A block of data
********
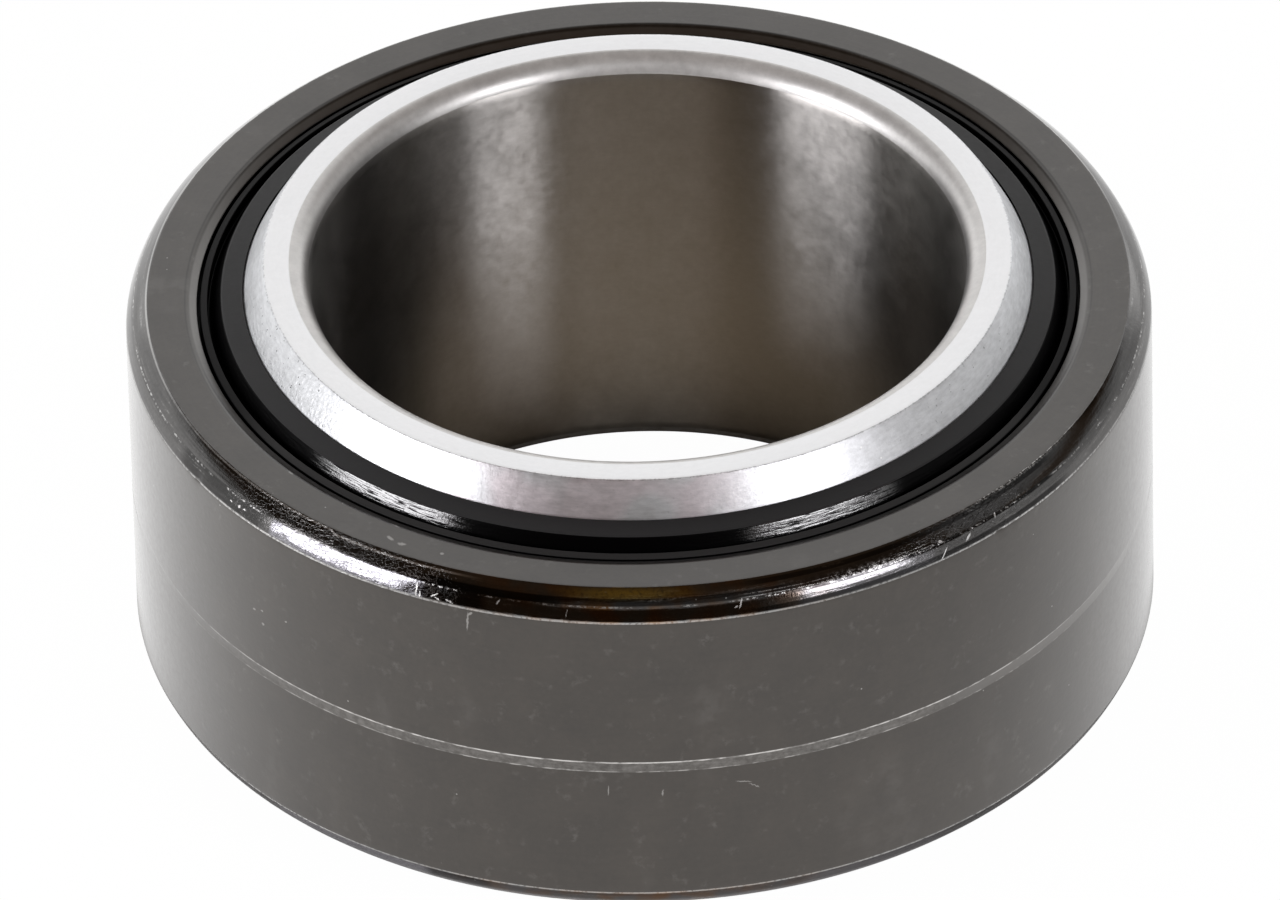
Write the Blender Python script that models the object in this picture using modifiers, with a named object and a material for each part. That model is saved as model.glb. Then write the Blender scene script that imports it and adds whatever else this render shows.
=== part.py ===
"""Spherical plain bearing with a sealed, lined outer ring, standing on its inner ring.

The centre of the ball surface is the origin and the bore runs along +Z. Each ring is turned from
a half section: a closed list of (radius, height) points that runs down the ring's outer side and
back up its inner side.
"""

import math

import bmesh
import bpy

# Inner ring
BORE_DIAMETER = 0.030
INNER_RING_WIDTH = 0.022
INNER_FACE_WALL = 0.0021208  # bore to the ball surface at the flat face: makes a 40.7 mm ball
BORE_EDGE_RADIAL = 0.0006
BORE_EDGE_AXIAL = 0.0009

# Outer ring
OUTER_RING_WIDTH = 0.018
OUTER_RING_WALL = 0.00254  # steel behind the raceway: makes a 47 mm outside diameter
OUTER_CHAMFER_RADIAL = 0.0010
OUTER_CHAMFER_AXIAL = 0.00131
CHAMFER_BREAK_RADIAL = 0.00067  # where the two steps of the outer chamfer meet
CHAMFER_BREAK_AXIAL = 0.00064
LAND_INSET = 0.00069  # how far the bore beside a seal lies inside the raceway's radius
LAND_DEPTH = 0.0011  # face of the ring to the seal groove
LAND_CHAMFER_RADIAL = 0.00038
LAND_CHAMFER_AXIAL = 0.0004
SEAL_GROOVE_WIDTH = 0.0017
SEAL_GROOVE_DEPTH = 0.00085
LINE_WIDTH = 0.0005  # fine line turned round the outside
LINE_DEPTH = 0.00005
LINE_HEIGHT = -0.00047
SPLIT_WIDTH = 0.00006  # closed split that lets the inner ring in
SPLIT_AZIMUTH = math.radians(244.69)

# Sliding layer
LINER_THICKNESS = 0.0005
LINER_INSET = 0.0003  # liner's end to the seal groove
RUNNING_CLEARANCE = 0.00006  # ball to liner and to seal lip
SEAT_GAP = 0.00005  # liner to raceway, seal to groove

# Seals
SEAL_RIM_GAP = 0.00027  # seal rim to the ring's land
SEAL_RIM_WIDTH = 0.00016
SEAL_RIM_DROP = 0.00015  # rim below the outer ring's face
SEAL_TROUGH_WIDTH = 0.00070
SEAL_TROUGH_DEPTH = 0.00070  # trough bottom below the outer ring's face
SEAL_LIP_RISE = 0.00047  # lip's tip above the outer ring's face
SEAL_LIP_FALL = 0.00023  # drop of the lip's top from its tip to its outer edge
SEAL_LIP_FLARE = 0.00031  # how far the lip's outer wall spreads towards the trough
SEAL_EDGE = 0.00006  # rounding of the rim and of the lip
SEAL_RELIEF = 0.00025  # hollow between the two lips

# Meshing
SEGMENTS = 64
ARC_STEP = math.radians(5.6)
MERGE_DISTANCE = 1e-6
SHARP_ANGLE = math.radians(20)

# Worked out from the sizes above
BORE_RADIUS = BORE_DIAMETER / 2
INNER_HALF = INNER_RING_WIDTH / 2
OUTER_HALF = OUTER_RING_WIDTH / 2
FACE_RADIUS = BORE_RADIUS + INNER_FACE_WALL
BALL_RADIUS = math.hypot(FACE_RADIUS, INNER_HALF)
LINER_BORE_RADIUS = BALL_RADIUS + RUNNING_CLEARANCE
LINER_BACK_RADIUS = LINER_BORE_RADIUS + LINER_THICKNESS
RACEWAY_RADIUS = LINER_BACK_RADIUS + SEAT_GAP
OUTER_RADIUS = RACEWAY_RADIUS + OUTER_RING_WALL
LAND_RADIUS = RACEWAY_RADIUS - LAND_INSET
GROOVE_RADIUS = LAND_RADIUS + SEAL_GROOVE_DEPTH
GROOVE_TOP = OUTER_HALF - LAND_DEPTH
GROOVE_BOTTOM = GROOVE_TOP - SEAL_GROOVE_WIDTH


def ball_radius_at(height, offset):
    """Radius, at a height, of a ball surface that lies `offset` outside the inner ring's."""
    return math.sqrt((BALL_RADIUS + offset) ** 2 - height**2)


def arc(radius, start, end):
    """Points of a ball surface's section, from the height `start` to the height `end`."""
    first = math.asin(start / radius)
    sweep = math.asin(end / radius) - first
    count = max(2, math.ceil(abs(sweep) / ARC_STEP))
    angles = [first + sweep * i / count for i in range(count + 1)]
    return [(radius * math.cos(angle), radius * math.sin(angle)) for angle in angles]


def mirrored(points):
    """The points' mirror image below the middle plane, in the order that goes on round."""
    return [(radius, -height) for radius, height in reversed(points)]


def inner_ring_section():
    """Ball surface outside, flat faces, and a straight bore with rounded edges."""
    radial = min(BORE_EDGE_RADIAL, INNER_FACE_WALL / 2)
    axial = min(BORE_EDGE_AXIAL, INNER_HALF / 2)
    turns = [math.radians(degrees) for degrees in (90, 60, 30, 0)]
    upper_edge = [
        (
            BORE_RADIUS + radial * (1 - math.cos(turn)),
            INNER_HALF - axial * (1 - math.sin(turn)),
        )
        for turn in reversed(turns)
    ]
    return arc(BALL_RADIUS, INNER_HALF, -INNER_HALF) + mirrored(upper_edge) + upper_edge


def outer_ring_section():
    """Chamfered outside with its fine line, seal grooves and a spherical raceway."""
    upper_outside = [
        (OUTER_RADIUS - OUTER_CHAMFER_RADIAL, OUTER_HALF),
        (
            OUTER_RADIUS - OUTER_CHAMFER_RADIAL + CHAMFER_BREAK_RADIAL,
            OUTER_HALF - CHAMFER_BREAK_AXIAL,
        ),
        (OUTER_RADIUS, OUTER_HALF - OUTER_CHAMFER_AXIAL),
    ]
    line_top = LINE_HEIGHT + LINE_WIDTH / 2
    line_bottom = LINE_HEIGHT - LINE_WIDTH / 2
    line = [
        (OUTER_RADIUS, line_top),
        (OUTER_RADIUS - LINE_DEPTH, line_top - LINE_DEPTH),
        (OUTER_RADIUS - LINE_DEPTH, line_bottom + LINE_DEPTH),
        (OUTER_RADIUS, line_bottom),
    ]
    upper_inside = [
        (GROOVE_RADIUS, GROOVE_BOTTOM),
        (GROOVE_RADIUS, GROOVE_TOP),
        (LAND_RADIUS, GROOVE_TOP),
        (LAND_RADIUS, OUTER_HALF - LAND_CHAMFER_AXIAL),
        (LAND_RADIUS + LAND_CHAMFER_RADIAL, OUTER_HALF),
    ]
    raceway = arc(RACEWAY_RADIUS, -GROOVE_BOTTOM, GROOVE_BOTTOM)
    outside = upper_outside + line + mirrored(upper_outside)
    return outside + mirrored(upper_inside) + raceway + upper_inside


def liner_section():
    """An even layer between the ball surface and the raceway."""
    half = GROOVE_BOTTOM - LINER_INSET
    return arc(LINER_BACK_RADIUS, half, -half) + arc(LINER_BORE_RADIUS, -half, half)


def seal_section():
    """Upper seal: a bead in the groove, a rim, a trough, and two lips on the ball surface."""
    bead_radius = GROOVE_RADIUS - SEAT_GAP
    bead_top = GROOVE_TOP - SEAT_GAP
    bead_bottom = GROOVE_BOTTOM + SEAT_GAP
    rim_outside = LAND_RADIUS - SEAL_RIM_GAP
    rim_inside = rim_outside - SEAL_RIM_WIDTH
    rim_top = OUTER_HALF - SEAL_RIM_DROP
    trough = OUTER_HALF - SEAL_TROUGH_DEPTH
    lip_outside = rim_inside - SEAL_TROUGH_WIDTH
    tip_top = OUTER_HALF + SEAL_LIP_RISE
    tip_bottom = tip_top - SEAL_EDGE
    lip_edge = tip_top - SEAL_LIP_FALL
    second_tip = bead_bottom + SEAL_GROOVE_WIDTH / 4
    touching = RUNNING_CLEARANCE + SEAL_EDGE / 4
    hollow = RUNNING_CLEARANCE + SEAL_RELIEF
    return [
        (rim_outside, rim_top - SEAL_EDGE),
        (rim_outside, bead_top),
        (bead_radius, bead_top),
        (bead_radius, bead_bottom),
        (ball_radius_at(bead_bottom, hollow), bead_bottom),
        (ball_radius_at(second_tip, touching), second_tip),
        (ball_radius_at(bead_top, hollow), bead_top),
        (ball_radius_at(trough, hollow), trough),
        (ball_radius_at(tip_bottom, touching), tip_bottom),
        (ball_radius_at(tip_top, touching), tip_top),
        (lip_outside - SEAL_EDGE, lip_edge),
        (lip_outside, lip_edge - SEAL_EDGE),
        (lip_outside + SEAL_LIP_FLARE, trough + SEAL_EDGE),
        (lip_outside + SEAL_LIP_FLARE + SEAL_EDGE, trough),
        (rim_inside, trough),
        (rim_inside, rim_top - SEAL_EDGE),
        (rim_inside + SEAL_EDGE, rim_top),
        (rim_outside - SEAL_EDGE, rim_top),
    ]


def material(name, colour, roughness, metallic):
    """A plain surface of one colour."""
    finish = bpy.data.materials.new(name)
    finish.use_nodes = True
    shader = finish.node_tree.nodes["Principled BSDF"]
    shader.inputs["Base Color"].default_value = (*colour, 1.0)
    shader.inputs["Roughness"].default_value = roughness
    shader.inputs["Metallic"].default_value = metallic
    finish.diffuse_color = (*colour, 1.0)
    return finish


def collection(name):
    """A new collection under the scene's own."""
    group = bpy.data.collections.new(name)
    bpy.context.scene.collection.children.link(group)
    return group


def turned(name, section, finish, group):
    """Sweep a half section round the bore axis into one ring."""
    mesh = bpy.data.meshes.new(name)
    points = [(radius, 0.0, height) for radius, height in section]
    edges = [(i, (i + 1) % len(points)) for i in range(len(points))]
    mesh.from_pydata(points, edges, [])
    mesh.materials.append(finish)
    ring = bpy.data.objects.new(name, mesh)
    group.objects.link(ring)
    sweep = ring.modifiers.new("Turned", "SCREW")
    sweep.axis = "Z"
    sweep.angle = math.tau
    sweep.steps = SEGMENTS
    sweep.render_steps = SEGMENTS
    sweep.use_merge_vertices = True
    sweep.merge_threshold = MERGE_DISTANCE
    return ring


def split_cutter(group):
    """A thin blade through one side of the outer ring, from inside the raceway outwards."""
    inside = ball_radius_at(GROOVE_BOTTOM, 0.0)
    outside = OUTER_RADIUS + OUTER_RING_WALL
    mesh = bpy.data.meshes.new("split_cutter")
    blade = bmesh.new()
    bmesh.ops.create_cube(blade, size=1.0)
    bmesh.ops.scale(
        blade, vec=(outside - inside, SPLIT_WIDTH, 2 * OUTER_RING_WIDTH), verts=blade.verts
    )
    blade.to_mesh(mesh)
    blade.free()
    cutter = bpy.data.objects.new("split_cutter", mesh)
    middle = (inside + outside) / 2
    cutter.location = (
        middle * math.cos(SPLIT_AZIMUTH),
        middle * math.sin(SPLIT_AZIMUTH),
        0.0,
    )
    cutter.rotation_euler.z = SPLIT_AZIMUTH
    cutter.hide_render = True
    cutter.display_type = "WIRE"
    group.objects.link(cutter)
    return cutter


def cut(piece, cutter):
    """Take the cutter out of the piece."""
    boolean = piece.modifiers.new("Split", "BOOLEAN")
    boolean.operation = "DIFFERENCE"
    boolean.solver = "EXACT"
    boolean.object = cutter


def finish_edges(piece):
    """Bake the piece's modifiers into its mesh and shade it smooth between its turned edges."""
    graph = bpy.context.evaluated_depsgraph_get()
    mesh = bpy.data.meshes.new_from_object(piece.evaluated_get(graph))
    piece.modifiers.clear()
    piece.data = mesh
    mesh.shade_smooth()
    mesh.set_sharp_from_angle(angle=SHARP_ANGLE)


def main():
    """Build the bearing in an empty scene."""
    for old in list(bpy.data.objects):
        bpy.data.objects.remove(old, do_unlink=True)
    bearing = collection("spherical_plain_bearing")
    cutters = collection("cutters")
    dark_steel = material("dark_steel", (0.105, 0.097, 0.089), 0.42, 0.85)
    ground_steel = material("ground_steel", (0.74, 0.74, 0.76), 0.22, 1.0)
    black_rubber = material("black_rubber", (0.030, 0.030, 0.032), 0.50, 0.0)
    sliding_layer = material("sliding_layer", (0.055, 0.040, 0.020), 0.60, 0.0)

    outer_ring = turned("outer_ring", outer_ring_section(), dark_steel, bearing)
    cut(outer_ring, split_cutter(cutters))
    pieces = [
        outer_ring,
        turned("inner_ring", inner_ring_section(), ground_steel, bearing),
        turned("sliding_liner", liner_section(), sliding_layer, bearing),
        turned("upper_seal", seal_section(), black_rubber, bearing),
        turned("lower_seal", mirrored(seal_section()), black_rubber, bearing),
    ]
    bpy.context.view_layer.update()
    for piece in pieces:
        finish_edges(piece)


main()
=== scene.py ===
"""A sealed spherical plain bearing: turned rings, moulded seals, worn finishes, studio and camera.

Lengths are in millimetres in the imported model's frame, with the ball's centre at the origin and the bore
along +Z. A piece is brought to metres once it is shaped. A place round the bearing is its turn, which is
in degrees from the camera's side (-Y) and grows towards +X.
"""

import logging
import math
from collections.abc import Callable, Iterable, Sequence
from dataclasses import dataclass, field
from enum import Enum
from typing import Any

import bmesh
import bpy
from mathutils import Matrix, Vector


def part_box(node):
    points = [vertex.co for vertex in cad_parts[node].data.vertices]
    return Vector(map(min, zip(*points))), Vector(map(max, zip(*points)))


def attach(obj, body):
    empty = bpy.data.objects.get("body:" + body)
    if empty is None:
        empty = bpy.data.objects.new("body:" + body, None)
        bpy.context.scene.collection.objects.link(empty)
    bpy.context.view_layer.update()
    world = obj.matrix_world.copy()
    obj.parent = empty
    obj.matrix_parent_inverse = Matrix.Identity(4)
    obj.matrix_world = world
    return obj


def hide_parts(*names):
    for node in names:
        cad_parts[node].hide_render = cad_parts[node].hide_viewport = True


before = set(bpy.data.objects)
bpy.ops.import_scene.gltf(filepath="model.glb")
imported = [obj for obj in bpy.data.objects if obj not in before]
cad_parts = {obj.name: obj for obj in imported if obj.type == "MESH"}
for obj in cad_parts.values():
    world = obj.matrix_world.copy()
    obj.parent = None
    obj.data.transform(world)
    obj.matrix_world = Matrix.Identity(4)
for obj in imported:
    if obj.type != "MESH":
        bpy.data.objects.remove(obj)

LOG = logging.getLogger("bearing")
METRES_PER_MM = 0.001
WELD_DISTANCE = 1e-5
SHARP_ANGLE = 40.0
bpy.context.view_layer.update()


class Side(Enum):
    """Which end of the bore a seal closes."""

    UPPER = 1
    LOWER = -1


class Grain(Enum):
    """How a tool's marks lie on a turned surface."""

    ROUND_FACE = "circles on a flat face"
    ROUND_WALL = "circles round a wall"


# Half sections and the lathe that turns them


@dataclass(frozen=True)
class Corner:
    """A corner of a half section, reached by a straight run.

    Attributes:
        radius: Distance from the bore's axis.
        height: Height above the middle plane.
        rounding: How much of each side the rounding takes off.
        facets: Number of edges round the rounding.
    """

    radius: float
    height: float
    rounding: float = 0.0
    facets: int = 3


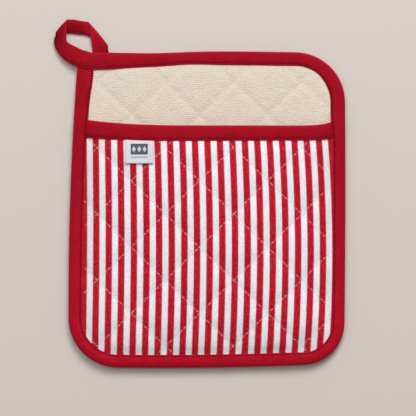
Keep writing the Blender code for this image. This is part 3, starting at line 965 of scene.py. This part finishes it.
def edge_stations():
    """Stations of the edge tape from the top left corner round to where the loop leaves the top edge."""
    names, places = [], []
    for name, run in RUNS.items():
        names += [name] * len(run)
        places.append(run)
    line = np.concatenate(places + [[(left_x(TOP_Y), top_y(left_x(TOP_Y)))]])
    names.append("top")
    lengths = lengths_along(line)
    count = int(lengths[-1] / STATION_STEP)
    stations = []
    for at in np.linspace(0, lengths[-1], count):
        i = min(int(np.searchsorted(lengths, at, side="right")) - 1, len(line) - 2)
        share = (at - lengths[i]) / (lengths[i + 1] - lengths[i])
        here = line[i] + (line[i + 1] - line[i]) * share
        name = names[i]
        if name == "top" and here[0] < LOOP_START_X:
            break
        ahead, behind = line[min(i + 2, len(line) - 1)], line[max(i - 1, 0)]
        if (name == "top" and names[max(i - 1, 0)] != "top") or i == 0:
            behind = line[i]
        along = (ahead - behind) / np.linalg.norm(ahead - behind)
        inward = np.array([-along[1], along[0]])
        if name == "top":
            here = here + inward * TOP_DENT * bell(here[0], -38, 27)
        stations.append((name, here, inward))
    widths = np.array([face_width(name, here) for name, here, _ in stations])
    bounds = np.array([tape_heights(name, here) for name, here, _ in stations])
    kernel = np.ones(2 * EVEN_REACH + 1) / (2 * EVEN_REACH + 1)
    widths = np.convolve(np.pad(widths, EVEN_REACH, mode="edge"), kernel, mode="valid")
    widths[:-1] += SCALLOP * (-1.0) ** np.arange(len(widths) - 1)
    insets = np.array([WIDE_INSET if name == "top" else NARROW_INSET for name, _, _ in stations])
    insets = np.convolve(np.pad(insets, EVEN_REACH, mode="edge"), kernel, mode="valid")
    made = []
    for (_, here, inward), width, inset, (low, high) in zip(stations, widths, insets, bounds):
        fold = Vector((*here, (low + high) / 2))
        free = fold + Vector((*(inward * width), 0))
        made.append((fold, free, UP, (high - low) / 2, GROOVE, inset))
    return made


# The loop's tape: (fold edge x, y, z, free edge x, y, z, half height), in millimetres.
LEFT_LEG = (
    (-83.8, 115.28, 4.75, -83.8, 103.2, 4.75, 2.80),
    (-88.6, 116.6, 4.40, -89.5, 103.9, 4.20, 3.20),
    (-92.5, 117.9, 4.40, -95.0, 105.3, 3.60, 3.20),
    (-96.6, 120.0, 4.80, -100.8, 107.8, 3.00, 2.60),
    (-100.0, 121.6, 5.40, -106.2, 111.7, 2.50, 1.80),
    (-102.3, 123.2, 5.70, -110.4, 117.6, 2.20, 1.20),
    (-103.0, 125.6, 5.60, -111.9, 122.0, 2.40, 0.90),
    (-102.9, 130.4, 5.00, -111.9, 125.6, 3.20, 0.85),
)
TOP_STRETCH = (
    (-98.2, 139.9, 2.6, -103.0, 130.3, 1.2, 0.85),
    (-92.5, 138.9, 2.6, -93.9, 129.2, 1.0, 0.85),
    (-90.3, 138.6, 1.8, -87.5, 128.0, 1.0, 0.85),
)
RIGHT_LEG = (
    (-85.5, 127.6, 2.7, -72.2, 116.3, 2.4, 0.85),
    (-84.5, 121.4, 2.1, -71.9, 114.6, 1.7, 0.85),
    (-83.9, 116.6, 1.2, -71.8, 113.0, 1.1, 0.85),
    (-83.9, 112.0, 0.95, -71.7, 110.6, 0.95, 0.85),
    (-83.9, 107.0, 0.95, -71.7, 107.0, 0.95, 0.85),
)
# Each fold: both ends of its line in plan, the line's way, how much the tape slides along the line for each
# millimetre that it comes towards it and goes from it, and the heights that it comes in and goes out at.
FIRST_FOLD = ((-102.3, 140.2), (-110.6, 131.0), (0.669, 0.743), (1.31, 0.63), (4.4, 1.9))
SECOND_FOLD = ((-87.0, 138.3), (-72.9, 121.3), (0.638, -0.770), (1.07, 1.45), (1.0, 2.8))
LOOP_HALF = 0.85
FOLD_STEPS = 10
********
— WRITTEN INSTRUCTION —
All lines from the beginning of the material above through the one with "BORE_EDGE_AXIAL = 0.0009" need to be returned exactly; please return those and only those.

— RESULT BELOW —
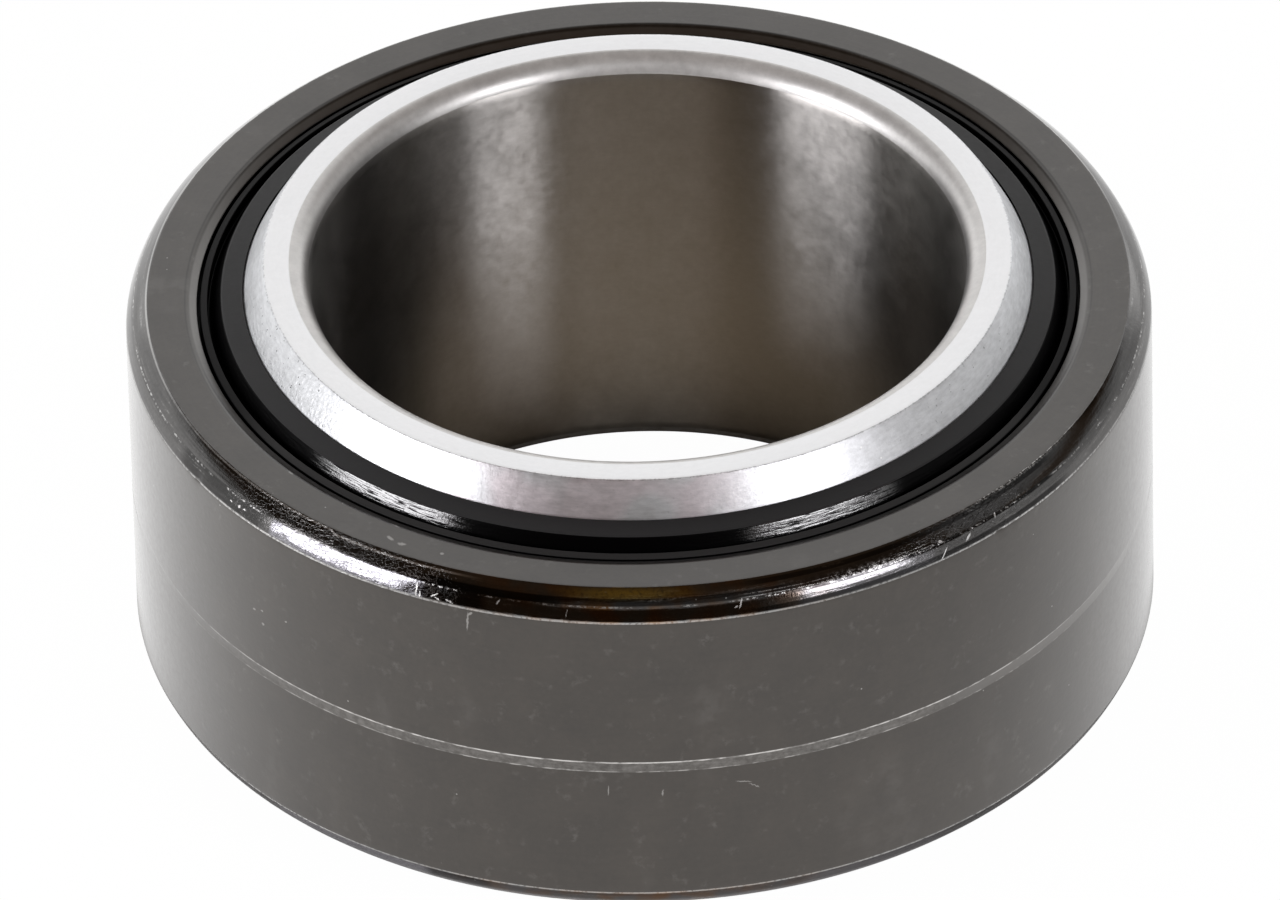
Write the Blender Python script that models the object in this picture using modifiers, with a named object and a material for each part. That model is saved as model.glb. Then write the Blender scene script that imports it and adds whatever else this render shows.
=== part.py ===
"""Spherical plain bearing with a sealed, lined outer ring, standing on its inner ring.

The centre of the ball surface is the origin and the bore runs along +Z. Each ring is turned from
a half section: a closed list of (radius, height) points that runs down the ring's outer side and
back up its inner side.
"""

import math

import bmesh
import bpy

# Inner ring
BORE_DIAMETER = 0.030
INNER_RING_WIDTH = 0.022
INNER_FACE_WALL = 0.0021208  # bore to the ball surface at the flat face: makes a 40.7 mm ball
BORE_EDGE_RADIAL = 0.0006
BORE_EDGE_AXIAL = 0.0009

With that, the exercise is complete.